Commines has set dramatically before us the division between the army and the council of the King. He himself warmly espoused the cause of the army, which frankly declared a battle impossible against such overwhelming odds: unless reinforcements arrived from Switzerland, Orleans must be released by composition from Novara. But the council insisted on an immediate engagement. The soldiers commonly said that Orleans had promised Briçonnet an income of 10,000 crowns for his son, if Milan should still be gained and the siege of Novara raised. The Swiss did not come; the army was too small. In September there began to be a serious talk of peace. On the 26th of that month, Orleans and his army were released by composition from Novara. Over 2,000 of them had died of hunger, and many fell by the roadside from sheer weakness and died there as they lay. (Commines found fifty of them dying in a garden, and saved their lives by a timely mess of pottage.) Most of those who lived to reach the camp perished of the dangerous abundance. More than three hundred of their wasted corpses were cast upon the dunghills of Vercelli.
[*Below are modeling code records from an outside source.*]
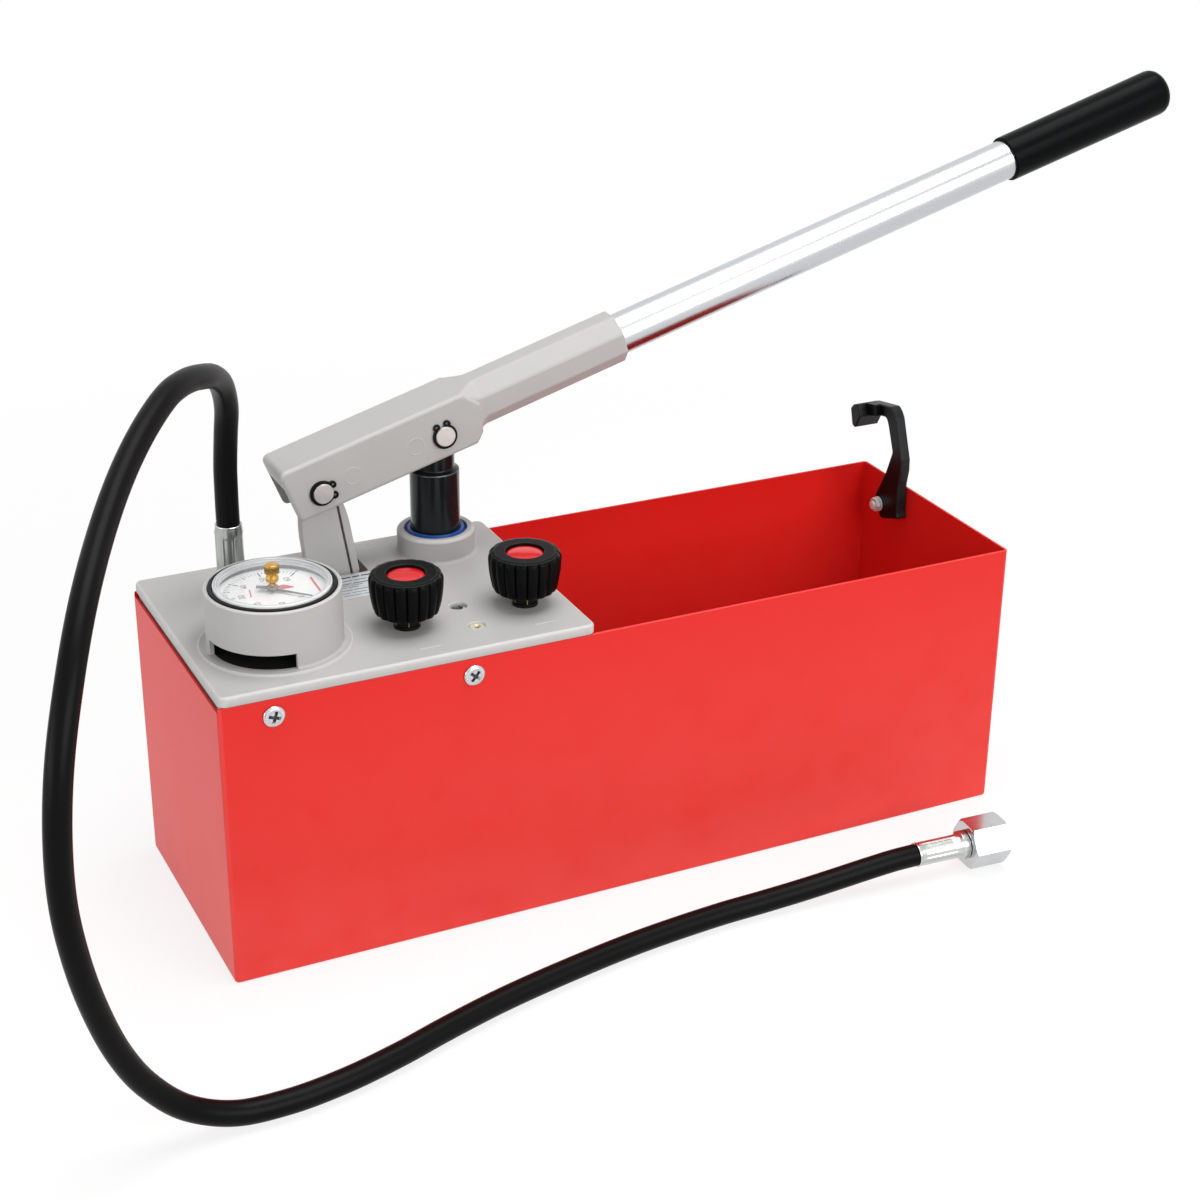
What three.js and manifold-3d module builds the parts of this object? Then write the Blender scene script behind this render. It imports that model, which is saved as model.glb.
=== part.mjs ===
// Hand-operated hydrostatic test pump: a sheet-metal water tank with a cast cover that
// carries the gauge, two shut-off valves, the hose outlet and a lever-driven piston pump.
// Millimetres, +Z up. Origin: middle of the tank's underside. +X points to the open end
// of the tank, +Y to the side that the pump stands on.

import * as THREE from 'three';
import { mergeVertices } from 'three/addons/utils/BufferGeometryUtils.js';
import Module from 'manifold-3d';

const wasm = await Module();
wasm.setup();

// Shared gaps and counts
const fitGap = 0.3;
const cutOverrun = 3;
const mergeTolerance = 0.0001;
const roundSides = 32;
const smallSides = 16;
const hexSides = 6;

// Tank
const tankLength = 500;
const tankWidth = 164;
const tankHeight = 172;
const tankSheet = 1.5;
const endRimDrop = 2.5;

// Cover plate
const plateLength = 219;
const plateInset = 1;
const plateOverhang = 0.5;
const plateThick = 6;
const plateCorner = 3;
const skirtDepth = 9;
const skirtThick = 3;
const skirtGap = 0.8;
const sideBossWidth = 17;
const sideBossDepth = 15;
const sideBossHeight = 23;
const padAlongShare = 0.77626;
const padWidth = 52;
const padDepth = 25;
const padFromLeftShare = 0.16438;
const padAcrossShare = -0.49697;
const armLength = 28;
const armWidth = 74;

// Side screws
const sideScrewFromLeftShare = 0.13425;
const sideScrewSpacingShare = 0.52603;
const sideScrewBelow = 10.3;
const sideScrewRadius = 3;
const sideScrewReach = 15;
const sideHeadRadius = 6.2;
const sideHeadHeight = 2.4;
const crossWidth = 1.4;
const crossLength = 6;
const crossDepth = 1.5;

// Gauge well and gauge
const gaugeFromLeftShare = 0.22374;
const gaugeAcrossShare = -0.35152;
const wellWall = 2.4;
const wellInner = 35.3;
const wellHeight = 34.9;
const wellFillet = 4;
const windowSill = 0.8;
const windowHeight = 8.9;
const caseWall = 2.2;
const caseFloor = 2.5;
const caseRise = 11.7;
const caseHeight = 23.8;
const lensSeatWidth = 1.2;
const lensThick = 3.4;
const lensProud = 1.2;
const stemRadius = 5;
const stemBelow = 14;
const dialThick = 0.8;
const dialDrop = 8.9;
const pointerThick = 0.7;
const pointerGap = 1.2;
const pointerLength = 24;
const pointerTail = 8;
const pointerWidth = 1.6;
const pointerHub = 3;
const pointerTurn = -45;
const arborRadius = 1;
const arborDepth = 5;
const dragLength = 17;
const dragTail = 9;
const dragTurn = -24;
const movementLength = 22;
const movementWidth = 16;
const bourdonRadius = 24;
const bourdonTube = 2.6;
const bourdonSweepShare = 0.68;
const resetRadius = 4.1;
const resetHeight = 10;
const resetNeck = 2;
const resetNeckRise = 1.4;

// Pump
const pumpFromRightShare = 0.19178;
const pumpWallRoom = 4.2;
const pistonRadius = 14.8;
const neckRadius = 12;
const pistonPinRise = 78.5;
const shoulderBelowPin = 24.8;
const pistonReach = 128.8;
const collarRadius = 23.3;
const collarBore = 18.8;
const collarHeight = 14.7;
const collarFillet = 3;
const sealProud = 1.5;
const sealHeight = 9.5;
const sealLip = 1.2;
const cylinderWall = 4.3;
const cylinderDepth = 88;
const cylinderFloor = 6;
const cylinderRun = 0.9;
const pistonSealHeight = 4.2;
const pistonSealAbove = 3;
const pistonSealDeep = 2.4;

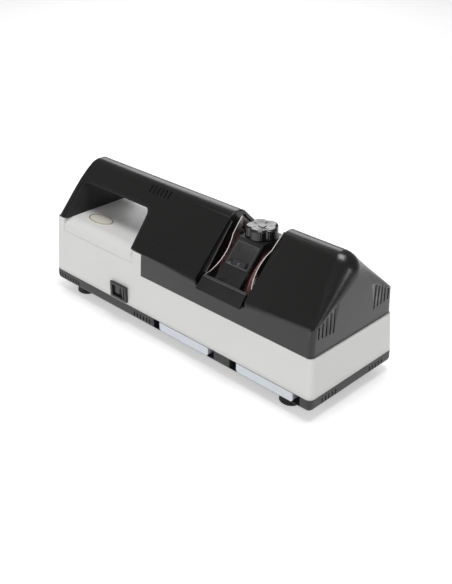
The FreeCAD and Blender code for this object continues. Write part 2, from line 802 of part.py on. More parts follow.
def make_blade_guide(label, hood, sign):
    plate = cell("strip_plate").number
    ridge = hood.number + 5.6 * sign
    bow = hood.number + 10.0 * sign
    end = hood.number + 1.2 * sign
    face = strip_face(hood.number, ridge, bow, end, plate)
    bottom = cell("head_floor").number - 6.0
    upright = face.extrude(Vector(0, 0, 70.0))
    upright.translate(Vector(0, 0, bottom))
    drop = cell("strip_drop").number
    depth = cell("strip_depth").number * 1.42
    crown = cell("ridge_corner").number
    slope = roof_slope.number
    reach = 50.0
    profile = [(-reach, crown - slope * reach - drop), (0.0, crown - drop), (reach, crown - slope * reach - drop),
               (reach, crown - slope * reach - drop - depth), (0.0, crown - drop - depth),
               (-reach, crown - slope * reach - drop - depth)]
    corners = [Vector(hood.number - 20.0, across, up) for across, up in profile]
    band = Part.Face(Part.makePolygon(corners + corners[:1])).extrude(Vector(40.0, 0, 0))
    strip = document.addObject("Part::Feature", label)
    strip.Shape = upright.common(band).removeSplitter()
    strip.Label = label
    return strip


# Wheels, hubs, spacer, nut and spindle, all turned about the spindle line

wheel_inner = cell("wheel_gap") / 2
wheel_outer = wheel_inner + cell("wheel_width")


def make_wheel(label, side):
    """Abrasive wheel with a slightly coned grinding face, thicker at its bore than at its rim."""
    body = new_body(label)
    lift_to_spindle(body)
    near = head_middle + wheel_inner * side
    rim = head_middle + (wheel_outer - 1.6) * side
    far = head_middle + wheel_outer * side
    turned(body, [(near, cell("wheel_bore")), (near, cell("wheel_radius")), (rim, cell("wheel_radius")),
                  (far, cell("wheel_radius") - 8.0), (far, cell("wheel_bore"))])
    return body


def make_wheel_hub(label, side):
    body = new_body(label)
    lift_to_spindle(body)
    bore = cell("spindle_radius")
    flange_near = head_middle + (wheel_inner - cell("flange_plate")) * side
    flange_far = head_middle + wheel_inner * side
    far = head_middle + (wheel_outer - 0.4) * side
    turned(body, [(flange_near, bore), (flange_near, cell("flange_radius")),
                  (flange_far, cell("flange_radius")), (flange_far, cell("wheel_bore")),
                  (far, cell("wheel_bore")), (far, bore)])
    return body


def make_wheel_spacer():
    body = new_body("wheel_spacer")
    lift_to_spindle(body)
    half = wheel_inner - cell("flange_plate")
    turned(body, [(head_middle - half, cell("spindle_radius")), (head_middle - half, cell("wheel_bore") - 0.5),
                  (head_middle + half, cell("wheel_bore") - 0.5), (head_middle + half, cell("spindle_radius"))])
    return body


def make_spindle():
    body = new_body("spindle")
    lift_to_spindle(body)
    radius = cell("spindle_radius")
    shoulder = head_middle + wheel_outer
    turned(body, [(14.0, 0.0), (14.0, radius - 0.8), (15.0, radius), (shoulder, radius),
                  (shoulder, radius + 5.0), (shoulder + 6.0, radius + 5.0), (shoulder + 6.0, radius),
                  (fan_start + cell("fan_width") + 0.5, radius), (fan_start + cell("fan_width") + 0.5, 0.0)])
    return body


def make_spindle_nut():
    body = new_body("spindle_nut")
    face = head_middle - wheel_outer
    lift_to_spindle(body)
    hexagon = new_sketch(body, "YZ_Plane", face)
    flat = 8.0
    side = flat * 1.1547
    draw_polygon(hexagon, [(side, 0.0), (side / 2, flat), (-side / 2, flat), (-side, 0.0), (-side / 2, -flat),
                           (side / 2, -flat)])
    draw_circle(hexagon, 0.0, 0.0, cell("spindle_radius"))
    pad(body, hexagon, 6.0, backwards=True)
    return body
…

This was a heavy price to pay for one man’s disobedient ambition. All the harder did it seem to buy nothing with so great expense. There were many who were still unwilling for peace. Orleans had endeared himself to his troops by his conduct during the hunger of Novara, where he had fared and fasted like any common man-at-arms, setting aside the ducal mess for the use of the sick in hospital. His mess-fellows were willing still to die for him. By an ironic turn of fate, on the very day on which the army evacuated Novara, 20,000 Swiss came to the relief of the king. With such a reinforcement as this, cried Orleans, Ligny, D’Amboise and their men, Charles might not only conquer Milan, but make himself master of the whole of Italy. But the negotiations for peace already were begun; Novara was lost; the French soldiers were few and much enfeebled; and it was rumoured that the Swiss meant no less than to capture King Charles with all his nobles, carry them off into the impregnable fastness of the Alps, and then exact a fabulous ransom for their liberty.
The King thought it best to dismiss at once these dangerous allies, and take his homesick soldiers back to France. On Oct. 10th peace was concluded. The king promised—on condition that Lodovico Sforza renounced all claim to Asti, made no obstacle to the relief of the French in Naples, and paid to Orleans a war indemnity of 50,000 ducats—not to sustain his cousin’s right to Milan. Orleans was enraged and disappointed. In secret he negotiated for the support of the Swiss captains, and with these and with 800 of his men-at-arms he meant to march from Vercelli upon Milan. But the night before he was to leave, when all was ready, suddenly he demanded the consent of the King. Charles refused to sanction this breach of the peace, and bade his cousin join the army in marching back to France. By Nov. 7th Orleans, none the richer for his endeavours, was with the King at Lyons.